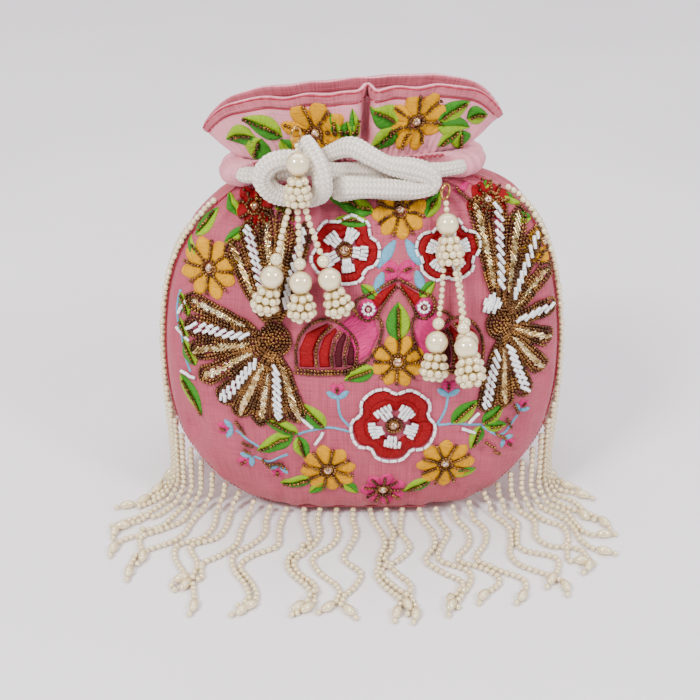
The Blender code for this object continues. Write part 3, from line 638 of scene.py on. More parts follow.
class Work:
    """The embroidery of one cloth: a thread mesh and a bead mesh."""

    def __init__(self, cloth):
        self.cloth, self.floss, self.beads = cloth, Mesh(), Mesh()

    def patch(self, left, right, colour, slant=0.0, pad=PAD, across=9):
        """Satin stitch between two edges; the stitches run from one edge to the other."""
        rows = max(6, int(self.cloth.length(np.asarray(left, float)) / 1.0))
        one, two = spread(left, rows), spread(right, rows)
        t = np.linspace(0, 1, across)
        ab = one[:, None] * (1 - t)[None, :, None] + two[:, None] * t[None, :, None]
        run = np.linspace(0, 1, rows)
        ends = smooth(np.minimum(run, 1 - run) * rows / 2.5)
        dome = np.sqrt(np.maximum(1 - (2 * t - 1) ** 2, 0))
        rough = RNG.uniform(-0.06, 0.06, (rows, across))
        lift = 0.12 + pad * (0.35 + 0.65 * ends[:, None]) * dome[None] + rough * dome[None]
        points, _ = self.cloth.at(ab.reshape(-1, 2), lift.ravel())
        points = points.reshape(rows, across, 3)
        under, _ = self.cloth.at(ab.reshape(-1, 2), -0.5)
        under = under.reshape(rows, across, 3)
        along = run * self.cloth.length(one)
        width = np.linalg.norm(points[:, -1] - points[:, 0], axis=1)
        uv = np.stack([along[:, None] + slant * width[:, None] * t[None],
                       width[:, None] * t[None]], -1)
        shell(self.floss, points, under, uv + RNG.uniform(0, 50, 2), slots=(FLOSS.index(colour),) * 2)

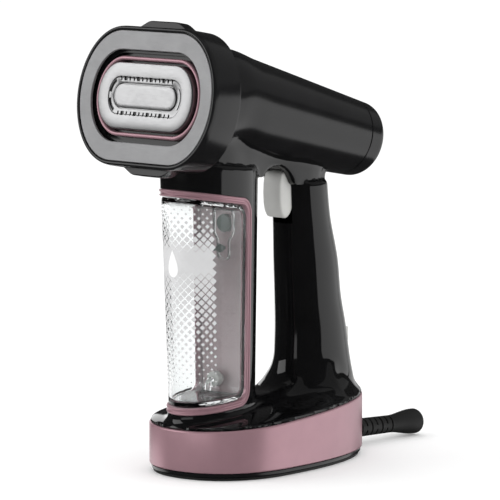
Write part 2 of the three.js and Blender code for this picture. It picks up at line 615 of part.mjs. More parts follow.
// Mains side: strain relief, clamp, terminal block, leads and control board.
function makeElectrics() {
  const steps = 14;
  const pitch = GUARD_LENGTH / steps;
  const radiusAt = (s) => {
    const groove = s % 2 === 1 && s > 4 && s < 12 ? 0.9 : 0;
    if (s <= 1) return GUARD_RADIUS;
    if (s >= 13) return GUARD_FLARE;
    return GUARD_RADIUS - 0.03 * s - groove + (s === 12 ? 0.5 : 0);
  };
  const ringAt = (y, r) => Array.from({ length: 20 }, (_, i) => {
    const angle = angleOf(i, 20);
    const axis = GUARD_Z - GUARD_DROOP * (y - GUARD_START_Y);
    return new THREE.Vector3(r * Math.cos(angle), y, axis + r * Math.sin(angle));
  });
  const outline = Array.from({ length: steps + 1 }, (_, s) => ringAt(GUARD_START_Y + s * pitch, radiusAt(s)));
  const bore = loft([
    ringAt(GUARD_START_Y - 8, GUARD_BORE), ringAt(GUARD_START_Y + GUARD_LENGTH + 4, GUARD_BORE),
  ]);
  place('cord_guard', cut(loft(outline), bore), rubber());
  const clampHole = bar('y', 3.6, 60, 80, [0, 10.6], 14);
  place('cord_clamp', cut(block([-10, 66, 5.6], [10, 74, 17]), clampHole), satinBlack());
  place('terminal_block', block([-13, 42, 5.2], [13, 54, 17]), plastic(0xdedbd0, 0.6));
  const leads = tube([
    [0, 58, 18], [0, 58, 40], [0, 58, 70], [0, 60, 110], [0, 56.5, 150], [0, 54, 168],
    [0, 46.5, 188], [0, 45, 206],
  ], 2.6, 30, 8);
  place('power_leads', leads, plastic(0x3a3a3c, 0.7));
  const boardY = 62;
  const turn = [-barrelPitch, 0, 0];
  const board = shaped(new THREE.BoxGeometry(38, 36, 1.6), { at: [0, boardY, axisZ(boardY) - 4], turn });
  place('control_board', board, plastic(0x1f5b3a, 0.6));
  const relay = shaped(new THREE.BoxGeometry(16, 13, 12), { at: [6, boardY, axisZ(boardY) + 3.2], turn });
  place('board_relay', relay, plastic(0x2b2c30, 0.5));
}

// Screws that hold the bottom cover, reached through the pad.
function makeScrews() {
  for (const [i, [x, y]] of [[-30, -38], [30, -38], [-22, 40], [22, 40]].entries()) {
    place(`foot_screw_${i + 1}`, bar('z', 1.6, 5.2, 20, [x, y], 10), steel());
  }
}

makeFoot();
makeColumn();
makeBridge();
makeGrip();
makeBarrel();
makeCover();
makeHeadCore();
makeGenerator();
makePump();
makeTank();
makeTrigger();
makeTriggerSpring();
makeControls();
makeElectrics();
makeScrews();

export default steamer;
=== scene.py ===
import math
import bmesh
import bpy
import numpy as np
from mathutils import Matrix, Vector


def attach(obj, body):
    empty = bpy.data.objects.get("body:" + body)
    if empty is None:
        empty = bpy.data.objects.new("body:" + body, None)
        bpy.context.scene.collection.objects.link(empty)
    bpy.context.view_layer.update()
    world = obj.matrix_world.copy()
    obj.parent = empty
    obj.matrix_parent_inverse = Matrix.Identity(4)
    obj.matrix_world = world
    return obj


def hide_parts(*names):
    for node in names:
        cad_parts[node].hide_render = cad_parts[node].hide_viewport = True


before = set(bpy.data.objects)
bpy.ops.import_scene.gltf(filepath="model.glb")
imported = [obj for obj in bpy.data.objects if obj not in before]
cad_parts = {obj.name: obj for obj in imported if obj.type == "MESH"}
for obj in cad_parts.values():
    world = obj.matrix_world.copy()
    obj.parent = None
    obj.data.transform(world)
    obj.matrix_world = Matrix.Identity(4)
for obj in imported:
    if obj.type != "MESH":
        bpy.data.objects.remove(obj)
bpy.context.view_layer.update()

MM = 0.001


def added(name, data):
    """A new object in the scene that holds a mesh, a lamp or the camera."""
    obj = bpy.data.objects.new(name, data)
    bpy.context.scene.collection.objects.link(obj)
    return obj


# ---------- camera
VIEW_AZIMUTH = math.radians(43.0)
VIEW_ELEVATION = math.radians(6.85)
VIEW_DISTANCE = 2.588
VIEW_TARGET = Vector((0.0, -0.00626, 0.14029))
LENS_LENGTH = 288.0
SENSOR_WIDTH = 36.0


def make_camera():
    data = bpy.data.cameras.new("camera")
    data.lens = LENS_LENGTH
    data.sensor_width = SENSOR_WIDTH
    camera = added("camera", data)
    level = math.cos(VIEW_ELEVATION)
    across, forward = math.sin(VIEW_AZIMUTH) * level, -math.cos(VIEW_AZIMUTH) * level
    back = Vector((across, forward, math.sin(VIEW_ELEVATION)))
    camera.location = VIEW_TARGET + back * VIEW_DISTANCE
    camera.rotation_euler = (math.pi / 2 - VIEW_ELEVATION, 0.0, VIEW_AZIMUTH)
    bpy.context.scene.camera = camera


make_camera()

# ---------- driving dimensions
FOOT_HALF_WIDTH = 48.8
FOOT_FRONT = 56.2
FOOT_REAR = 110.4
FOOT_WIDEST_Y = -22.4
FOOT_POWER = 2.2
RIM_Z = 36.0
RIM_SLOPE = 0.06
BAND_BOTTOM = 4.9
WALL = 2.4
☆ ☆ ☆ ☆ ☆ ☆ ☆
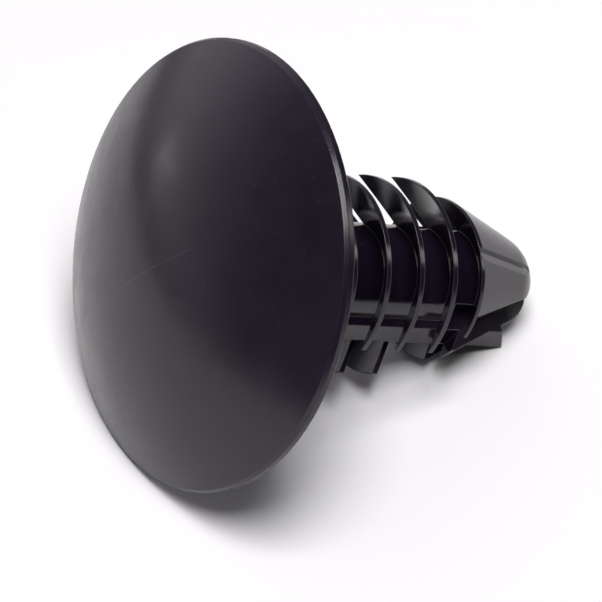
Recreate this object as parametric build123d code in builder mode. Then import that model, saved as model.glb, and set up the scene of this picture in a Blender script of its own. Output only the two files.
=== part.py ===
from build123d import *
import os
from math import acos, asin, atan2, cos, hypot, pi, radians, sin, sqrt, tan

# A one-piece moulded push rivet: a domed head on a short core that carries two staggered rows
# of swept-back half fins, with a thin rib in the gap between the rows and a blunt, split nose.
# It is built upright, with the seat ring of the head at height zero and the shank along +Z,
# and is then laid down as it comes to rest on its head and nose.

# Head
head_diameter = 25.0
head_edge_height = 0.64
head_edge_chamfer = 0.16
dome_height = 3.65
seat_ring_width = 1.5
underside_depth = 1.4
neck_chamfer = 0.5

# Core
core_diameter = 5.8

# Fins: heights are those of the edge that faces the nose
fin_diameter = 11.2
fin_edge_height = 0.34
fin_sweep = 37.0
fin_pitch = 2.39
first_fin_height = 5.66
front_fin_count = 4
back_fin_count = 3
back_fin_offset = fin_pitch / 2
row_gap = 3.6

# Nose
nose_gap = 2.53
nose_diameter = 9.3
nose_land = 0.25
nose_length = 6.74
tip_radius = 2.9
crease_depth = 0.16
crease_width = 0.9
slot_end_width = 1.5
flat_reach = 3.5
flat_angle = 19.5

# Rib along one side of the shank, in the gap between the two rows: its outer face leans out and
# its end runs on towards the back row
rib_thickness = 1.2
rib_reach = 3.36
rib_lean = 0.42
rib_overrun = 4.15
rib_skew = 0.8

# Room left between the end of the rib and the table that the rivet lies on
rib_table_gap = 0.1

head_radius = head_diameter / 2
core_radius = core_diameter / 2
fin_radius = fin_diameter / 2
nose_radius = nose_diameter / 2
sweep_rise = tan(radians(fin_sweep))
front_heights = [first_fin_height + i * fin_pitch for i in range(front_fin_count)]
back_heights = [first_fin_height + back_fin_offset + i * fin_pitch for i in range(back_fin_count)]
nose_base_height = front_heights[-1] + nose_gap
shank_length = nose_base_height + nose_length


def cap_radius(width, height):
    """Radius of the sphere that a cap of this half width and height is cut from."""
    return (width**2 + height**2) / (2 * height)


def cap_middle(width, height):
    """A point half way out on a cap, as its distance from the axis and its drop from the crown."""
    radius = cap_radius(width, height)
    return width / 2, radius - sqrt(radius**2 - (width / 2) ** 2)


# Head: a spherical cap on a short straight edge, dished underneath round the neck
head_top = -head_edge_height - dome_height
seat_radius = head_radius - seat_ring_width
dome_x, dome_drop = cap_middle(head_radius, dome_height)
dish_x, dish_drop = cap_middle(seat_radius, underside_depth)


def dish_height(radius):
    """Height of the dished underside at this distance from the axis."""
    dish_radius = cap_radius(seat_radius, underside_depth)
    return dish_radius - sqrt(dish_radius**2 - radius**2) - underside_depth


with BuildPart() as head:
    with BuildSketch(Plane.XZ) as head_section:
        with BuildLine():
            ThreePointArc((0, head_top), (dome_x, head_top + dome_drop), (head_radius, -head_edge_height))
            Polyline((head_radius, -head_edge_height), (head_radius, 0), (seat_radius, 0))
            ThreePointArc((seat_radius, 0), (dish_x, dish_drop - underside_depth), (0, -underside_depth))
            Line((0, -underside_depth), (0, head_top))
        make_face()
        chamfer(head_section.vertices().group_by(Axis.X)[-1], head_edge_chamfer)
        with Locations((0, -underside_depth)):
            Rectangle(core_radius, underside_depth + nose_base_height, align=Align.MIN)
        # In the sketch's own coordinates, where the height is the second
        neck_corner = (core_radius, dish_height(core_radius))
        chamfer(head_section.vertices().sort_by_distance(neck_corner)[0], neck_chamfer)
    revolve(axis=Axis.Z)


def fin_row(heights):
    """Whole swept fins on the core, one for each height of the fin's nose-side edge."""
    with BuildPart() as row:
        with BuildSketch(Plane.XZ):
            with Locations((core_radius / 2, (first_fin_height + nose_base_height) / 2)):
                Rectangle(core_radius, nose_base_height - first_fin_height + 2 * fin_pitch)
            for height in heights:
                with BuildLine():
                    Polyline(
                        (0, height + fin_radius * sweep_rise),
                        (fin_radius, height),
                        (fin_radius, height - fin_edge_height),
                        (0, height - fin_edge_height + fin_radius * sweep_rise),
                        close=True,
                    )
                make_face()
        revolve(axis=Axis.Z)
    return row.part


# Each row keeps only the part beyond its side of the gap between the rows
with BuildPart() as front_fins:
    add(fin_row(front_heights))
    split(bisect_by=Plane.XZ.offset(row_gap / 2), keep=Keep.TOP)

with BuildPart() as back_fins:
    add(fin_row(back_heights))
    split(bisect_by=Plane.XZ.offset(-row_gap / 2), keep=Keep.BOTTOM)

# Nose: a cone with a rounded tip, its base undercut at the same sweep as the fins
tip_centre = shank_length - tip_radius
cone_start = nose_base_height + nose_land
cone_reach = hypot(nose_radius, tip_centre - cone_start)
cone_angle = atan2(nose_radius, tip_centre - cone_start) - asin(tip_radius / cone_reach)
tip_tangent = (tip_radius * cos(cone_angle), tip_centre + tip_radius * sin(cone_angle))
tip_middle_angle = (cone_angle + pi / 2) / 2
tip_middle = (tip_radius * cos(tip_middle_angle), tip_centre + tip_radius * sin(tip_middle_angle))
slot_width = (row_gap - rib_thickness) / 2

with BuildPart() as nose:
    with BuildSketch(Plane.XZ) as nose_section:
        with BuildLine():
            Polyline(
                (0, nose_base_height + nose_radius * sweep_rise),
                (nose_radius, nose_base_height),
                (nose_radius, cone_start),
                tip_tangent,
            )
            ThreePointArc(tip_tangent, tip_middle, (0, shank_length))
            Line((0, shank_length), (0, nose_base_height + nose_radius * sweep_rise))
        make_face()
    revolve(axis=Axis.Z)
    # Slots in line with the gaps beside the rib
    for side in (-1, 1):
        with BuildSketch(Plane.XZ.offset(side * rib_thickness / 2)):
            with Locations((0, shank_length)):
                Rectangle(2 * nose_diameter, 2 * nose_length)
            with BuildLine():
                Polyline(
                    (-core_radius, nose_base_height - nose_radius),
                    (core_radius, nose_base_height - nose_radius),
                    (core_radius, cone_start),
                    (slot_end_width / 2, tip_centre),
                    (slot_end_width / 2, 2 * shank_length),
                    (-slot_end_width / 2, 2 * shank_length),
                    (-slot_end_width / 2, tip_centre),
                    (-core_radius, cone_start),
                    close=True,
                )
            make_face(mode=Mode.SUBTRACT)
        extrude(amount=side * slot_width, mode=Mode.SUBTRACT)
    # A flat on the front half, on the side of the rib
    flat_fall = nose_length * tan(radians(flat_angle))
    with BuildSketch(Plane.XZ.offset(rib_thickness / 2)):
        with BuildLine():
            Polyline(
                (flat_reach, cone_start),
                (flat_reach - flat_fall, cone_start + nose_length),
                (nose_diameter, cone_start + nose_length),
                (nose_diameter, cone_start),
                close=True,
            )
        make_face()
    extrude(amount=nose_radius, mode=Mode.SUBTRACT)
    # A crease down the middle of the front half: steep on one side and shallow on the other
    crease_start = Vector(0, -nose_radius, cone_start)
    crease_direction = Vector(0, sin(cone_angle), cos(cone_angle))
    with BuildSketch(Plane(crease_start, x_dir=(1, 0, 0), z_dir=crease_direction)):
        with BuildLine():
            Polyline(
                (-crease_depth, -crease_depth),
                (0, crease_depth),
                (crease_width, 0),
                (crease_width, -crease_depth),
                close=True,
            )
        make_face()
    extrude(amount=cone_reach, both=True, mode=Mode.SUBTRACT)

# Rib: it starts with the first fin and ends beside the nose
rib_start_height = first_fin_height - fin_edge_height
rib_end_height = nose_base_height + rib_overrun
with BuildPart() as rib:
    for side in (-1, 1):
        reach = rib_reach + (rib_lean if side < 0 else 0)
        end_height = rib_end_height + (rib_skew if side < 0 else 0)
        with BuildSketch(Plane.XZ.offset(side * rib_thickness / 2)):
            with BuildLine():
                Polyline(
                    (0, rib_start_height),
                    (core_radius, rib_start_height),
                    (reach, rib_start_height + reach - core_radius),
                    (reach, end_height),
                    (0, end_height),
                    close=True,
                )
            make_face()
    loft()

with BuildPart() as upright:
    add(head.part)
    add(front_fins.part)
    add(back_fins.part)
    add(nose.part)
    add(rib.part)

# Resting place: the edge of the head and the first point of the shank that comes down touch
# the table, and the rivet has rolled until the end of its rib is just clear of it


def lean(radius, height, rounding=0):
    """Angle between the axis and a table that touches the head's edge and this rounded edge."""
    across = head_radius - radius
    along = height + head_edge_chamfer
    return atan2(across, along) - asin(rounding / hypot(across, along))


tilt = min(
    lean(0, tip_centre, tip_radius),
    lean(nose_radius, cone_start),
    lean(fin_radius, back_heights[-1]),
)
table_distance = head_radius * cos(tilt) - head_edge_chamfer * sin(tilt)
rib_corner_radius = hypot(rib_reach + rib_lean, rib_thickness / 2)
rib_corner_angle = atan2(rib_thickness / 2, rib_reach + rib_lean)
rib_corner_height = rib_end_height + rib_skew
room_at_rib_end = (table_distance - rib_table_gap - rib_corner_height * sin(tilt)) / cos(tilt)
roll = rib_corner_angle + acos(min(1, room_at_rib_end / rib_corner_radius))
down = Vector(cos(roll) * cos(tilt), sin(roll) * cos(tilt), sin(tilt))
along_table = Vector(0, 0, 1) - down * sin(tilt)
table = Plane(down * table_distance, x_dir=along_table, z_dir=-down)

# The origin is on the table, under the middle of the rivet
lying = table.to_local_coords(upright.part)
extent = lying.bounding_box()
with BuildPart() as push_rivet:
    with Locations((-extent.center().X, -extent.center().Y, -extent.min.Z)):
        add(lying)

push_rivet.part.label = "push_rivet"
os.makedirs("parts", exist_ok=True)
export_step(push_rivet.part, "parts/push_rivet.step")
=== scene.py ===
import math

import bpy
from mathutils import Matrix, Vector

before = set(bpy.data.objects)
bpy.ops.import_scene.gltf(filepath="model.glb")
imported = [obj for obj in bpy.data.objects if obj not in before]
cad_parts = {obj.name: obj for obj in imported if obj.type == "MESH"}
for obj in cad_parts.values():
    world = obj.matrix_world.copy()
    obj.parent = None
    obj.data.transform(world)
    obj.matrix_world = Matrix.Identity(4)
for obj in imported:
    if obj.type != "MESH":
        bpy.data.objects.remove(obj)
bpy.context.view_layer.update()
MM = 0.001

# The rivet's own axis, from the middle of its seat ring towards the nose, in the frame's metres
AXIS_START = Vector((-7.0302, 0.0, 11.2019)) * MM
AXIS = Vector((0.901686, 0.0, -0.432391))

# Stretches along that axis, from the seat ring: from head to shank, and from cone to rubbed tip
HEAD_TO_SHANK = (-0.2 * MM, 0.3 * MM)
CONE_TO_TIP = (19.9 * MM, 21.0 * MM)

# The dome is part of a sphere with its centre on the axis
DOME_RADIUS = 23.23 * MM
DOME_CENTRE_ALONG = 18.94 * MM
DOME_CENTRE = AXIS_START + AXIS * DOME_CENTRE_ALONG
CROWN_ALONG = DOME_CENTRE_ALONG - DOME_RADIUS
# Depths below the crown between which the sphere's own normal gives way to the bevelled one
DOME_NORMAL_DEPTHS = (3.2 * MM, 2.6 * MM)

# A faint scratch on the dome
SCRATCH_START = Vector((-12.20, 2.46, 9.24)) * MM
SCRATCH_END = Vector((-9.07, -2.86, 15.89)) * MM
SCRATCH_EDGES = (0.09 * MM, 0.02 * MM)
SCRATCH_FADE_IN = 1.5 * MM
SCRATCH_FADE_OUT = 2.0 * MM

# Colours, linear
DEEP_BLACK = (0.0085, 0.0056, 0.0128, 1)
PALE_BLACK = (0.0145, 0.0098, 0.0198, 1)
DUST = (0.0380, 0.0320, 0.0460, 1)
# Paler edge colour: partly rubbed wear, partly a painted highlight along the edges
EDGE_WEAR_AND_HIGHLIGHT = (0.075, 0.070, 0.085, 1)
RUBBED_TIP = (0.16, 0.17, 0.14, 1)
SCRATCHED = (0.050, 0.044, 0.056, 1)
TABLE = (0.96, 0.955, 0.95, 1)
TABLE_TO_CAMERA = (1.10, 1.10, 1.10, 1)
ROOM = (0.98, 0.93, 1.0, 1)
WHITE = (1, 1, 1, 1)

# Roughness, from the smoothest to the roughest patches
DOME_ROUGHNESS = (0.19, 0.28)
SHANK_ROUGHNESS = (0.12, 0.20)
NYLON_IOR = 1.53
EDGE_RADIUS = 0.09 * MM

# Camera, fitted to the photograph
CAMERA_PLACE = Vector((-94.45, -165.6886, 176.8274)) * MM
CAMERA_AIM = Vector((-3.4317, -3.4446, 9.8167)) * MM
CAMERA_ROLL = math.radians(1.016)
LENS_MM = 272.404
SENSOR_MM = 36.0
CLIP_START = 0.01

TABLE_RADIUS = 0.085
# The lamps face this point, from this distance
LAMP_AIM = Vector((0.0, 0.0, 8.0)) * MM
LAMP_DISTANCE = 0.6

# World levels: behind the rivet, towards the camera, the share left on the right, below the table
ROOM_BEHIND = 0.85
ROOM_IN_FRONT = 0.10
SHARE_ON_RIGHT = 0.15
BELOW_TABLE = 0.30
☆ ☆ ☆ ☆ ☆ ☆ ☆
### Task to carry out:
Extract the lines from the line with "makeBarrel();" through the line with "for node in". Keep both of those lines, copy everything exactly, and add nothing.

### Reply:
makeBarrel();
makeCover();
makeHeadCore();
makeGenerator();
makePump();
makeTank();
makeTrigger();
makeTriggerSpring();
makeControls();
makeElectrics();
makeScrews();

export default steamer;
=== scene.py ===
import math
import bmesh
import bpy
import numpy as np
from mathutils import Matrix, Vector


def attach(obj, body):
    empty = bpy.data.objects.get("body:" + body)
    if empty is None:
        empty = bpy.data.objects.new("body:" + body, None)
        bpy.context.scene.collection.objects.link(empty)
    bpy.context.view_layer.update()
    world = obj.matrix_world.copy()
    obj.parent = empty
    obj.matrix_parent_inverse = Matrix.Identity(4)
    obj.matrix_world = world
    return obj


def hide_parts(*names):
    for node in names:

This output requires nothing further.